In Dallas, Chief Judge Sidney A. Fitzwater of the U.S. District Court for the Northern District of Texas has thrown out the class action lawsuit filed by Verizon Communications (VZ) management retirees looking to stop their ex-employer from selling $8.4 billion of their pensions to Prudential Insurance Company of America (NYSE: PRU) . However, Fitzwater said that the plaintiffs can re-plead their case and they have 30 days to do so from June 24. He dismissed their Texas lawsuit per the federal Employee Retirement Income Security Act’s Section 404 (a) and noted that Verizon choosing to amend its management pension plan was not a fiduciary function.
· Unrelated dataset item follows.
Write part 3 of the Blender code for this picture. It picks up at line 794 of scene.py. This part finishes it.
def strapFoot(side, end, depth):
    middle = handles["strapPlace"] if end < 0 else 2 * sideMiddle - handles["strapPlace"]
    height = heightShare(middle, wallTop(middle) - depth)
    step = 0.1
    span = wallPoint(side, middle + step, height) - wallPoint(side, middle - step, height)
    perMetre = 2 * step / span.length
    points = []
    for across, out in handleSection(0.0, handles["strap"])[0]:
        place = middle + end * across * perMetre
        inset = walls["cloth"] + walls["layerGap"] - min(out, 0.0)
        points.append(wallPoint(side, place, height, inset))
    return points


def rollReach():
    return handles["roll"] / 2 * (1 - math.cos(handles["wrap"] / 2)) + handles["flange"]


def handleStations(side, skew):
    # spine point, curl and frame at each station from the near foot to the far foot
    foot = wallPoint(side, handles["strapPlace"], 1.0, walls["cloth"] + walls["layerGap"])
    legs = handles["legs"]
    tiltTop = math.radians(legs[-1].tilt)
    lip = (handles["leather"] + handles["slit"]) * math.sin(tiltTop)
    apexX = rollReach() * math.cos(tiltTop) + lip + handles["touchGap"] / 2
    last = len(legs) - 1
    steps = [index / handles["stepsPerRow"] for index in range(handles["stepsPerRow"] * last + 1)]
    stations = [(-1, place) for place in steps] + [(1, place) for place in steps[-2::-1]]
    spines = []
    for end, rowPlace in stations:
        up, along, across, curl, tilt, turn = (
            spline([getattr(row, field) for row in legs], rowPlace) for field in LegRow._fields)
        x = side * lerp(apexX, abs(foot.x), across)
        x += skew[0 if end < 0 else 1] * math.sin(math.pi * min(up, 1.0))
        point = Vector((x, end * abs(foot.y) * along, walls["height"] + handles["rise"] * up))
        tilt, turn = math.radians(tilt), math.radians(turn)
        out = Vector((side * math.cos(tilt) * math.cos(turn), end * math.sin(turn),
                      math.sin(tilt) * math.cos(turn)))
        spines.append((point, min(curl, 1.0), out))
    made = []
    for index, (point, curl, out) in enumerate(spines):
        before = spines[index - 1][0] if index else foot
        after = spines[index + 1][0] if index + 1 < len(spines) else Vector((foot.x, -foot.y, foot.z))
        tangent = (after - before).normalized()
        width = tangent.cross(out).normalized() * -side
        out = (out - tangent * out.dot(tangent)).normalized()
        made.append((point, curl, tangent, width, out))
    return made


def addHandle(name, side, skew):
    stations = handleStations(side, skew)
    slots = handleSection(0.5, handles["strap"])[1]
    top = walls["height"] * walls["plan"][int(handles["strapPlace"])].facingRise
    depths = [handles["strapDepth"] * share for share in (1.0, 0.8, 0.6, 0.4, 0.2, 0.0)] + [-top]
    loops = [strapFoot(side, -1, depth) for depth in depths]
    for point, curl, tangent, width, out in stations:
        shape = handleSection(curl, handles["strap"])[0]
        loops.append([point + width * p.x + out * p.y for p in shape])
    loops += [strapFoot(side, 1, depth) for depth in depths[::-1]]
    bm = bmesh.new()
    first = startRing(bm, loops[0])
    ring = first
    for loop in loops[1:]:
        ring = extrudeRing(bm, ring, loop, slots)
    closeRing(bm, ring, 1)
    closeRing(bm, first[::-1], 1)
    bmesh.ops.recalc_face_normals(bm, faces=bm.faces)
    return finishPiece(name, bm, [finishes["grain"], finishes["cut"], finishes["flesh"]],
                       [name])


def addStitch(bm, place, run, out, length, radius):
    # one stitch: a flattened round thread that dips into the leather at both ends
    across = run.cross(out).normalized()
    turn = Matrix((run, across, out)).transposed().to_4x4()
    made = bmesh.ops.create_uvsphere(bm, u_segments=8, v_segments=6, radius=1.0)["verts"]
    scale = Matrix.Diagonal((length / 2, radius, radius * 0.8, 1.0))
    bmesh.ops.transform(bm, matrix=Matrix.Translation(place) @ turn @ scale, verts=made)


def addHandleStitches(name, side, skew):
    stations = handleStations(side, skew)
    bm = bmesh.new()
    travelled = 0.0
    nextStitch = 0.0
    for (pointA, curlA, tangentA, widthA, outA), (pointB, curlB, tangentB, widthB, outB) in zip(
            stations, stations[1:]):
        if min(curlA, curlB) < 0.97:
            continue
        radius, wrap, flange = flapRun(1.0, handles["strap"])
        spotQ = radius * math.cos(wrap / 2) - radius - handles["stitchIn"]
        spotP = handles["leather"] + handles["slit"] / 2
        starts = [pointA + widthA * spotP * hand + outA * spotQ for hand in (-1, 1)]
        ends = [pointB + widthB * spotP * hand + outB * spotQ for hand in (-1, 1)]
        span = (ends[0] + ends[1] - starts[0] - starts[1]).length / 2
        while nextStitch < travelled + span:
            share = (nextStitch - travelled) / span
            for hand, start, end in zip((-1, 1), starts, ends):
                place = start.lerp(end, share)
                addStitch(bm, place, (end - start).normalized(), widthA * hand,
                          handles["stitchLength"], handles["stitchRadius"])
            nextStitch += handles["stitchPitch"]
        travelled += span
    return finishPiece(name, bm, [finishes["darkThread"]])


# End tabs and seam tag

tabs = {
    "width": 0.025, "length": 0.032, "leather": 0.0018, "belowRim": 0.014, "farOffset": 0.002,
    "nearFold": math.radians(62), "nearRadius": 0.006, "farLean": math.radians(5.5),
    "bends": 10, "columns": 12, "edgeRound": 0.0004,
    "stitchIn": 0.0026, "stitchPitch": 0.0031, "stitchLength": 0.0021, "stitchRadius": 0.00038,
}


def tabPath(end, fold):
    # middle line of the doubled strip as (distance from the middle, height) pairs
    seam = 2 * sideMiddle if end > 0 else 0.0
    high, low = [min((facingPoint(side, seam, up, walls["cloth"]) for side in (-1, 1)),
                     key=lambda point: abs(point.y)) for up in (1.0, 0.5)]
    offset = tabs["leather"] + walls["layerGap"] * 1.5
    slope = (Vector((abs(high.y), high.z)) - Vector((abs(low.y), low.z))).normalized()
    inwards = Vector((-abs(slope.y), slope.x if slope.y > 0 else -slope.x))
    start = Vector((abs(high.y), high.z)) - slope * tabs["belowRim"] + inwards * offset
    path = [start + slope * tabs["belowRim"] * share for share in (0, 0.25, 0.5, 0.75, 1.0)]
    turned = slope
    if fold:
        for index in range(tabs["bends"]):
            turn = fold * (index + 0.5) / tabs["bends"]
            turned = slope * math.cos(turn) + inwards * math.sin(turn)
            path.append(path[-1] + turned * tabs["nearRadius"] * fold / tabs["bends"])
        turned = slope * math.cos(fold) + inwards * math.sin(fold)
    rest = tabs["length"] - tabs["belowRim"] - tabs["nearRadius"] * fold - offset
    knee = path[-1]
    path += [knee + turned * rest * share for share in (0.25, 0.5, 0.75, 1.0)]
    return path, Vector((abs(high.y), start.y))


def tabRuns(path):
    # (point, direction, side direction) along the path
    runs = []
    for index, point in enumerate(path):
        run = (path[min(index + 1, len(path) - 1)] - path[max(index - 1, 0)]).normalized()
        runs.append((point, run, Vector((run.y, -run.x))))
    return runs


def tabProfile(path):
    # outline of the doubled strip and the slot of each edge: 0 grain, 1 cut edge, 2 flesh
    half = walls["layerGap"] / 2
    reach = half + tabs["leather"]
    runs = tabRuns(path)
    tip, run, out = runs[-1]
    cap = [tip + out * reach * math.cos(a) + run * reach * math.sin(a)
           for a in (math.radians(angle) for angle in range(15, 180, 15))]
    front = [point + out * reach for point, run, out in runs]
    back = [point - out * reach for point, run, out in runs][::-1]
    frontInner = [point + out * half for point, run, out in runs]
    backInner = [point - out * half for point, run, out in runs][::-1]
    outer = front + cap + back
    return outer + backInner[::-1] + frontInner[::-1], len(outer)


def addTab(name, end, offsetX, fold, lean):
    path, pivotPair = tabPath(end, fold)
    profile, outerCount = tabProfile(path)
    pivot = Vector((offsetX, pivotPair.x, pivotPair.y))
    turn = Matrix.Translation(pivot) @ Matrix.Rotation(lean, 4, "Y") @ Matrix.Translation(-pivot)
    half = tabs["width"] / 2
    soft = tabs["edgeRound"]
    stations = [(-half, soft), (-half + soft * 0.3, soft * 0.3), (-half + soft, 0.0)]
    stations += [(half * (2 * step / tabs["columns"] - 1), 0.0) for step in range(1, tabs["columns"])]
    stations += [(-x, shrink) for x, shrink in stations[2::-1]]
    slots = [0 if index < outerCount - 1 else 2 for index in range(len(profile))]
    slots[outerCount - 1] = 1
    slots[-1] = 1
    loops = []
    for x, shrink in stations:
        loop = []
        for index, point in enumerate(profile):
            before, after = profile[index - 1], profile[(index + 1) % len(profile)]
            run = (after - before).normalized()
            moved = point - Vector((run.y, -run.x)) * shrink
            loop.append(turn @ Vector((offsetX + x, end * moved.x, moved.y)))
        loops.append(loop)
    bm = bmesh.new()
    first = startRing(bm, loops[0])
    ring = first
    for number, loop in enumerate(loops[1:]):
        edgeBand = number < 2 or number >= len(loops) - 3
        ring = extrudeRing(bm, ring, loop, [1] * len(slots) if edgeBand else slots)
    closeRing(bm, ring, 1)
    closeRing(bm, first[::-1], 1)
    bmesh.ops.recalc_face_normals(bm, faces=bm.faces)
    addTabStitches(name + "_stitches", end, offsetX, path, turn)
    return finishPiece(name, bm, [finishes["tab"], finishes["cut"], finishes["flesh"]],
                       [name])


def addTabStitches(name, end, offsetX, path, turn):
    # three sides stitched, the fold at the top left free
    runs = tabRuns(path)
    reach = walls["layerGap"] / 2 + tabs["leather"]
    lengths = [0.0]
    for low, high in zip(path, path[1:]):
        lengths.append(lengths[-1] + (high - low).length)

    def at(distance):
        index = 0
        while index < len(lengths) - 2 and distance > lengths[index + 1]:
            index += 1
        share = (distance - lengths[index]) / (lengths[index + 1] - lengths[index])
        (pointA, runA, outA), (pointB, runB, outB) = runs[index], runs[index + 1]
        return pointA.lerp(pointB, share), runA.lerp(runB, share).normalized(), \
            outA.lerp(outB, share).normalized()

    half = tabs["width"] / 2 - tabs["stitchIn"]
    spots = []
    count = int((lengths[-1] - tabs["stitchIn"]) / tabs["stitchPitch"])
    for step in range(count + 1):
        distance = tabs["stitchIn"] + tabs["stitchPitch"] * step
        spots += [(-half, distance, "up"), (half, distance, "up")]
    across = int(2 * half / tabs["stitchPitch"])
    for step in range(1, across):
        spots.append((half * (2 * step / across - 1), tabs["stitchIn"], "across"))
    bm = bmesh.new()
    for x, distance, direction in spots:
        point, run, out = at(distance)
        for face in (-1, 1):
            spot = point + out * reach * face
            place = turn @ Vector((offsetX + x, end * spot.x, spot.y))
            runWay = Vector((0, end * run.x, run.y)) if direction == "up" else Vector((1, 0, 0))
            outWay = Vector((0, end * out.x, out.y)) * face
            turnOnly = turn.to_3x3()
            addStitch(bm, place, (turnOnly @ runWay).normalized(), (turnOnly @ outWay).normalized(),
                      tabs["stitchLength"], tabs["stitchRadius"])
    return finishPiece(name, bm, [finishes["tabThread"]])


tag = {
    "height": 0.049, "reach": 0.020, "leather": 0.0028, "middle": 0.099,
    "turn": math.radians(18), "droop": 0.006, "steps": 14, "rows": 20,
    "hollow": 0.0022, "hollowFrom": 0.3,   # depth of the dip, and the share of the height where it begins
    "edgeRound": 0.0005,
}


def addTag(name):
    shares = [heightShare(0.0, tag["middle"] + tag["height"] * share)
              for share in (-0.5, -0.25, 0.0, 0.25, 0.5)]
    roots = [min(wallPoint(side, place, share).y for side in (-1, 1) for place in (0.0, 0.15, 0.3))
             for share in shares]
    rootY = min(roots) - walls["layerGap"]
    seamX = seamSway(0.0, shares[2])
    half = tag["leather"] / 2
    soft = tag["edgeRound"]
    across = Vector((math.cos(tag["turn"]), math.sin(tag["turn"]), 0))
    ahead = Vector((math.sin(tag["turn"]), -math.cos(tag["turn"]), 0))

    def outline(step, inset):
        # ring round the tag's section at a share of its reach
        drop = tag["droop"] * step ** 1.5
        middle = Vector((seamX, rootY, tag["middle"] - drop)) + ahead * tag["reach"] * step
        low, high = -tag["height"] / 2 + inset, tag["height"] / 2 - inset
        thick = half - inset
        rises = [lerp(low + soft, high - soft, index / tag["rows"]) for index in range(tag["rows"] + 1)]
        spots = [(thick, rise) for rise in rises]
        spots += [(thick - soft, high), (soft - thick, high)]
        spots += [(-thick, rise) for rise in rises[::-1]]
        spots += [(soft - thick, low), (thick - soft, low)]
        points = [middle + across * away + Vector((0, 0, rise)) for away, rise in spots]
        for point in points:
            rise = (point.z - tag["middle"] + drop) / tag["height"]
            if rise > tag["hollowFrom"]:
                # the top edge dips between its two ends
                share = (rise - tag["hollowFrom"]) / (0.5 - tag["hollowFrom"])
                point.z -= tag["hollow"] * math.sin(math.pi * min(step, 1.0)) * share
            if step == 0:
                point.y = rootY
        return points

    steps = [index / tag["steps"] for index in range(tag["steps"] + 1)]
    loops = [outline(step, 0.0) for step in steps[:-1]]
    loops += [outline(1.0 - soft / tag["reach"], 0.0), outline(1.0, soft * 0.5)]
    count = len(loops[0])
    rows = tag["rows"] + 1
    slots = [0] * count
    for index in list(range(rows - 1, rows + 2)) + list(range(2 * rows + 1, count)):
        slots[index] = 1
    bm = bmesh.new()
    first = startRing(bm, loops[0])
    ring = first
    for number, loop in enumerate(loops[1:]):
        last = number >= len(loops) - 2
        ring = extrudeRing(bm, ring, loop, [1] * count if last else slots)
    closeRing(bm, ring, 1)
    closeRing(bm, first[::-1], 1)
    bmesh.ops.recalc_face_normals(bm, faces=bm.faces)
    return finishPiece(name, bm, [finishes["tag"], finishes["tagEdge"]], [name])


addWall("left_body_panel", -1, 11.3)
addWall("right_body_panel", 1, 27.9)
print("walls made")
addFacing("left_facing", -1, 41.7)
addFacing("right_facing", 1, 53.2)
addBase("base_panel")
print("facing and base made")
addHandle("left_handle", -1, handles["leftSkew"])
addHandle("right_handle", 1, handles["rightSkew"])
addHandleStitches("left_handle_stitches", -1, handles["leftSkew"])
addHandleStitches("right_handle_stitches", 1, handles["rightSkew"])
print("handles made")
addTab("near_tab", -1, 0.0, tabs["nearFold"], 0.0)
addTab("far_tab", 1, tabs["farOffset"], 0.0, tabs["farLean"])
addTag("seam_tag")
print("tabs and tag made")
Per the ruling, Verizon Communications and Prudential went into an agreement together last year involving the former’s pension plan agreeing to buy the latter’s premium group annuity. This would settle about $7.4 billion in liabilities. Also, Verizon would be handing over to Prudential the responsibility of giving pension benefits to approximately 41,000 retired employees. These transferred retirees are no longer part of the plan, while the about 50,000 beneficiaries and participants not included in the transaction are still part of the plan. The federal court in Texas had certified each group as a transferee class and the other as a non-transferee one, respectively.
According to the transferee class, Verizon didn’t reveal in the summary plan description that the annuity transaction might happen, which violates ERISA, breaches the company’s fiduciary duty, and discriminates against class members. Despite observing that choosing an annuity provider is a function that is a fiduciary one, Judge Fitzwater said that amending a plan is not a fiduciary function. He did say, however, that elements of the way Verizon executed the direct of the amendment might be considered fiduciary functions. (It was Fitzwater who earlier this year gave the 41,000 Verizon management retirees class status after he found that there were too many plaintiffs for them to each have their own lawsuit.)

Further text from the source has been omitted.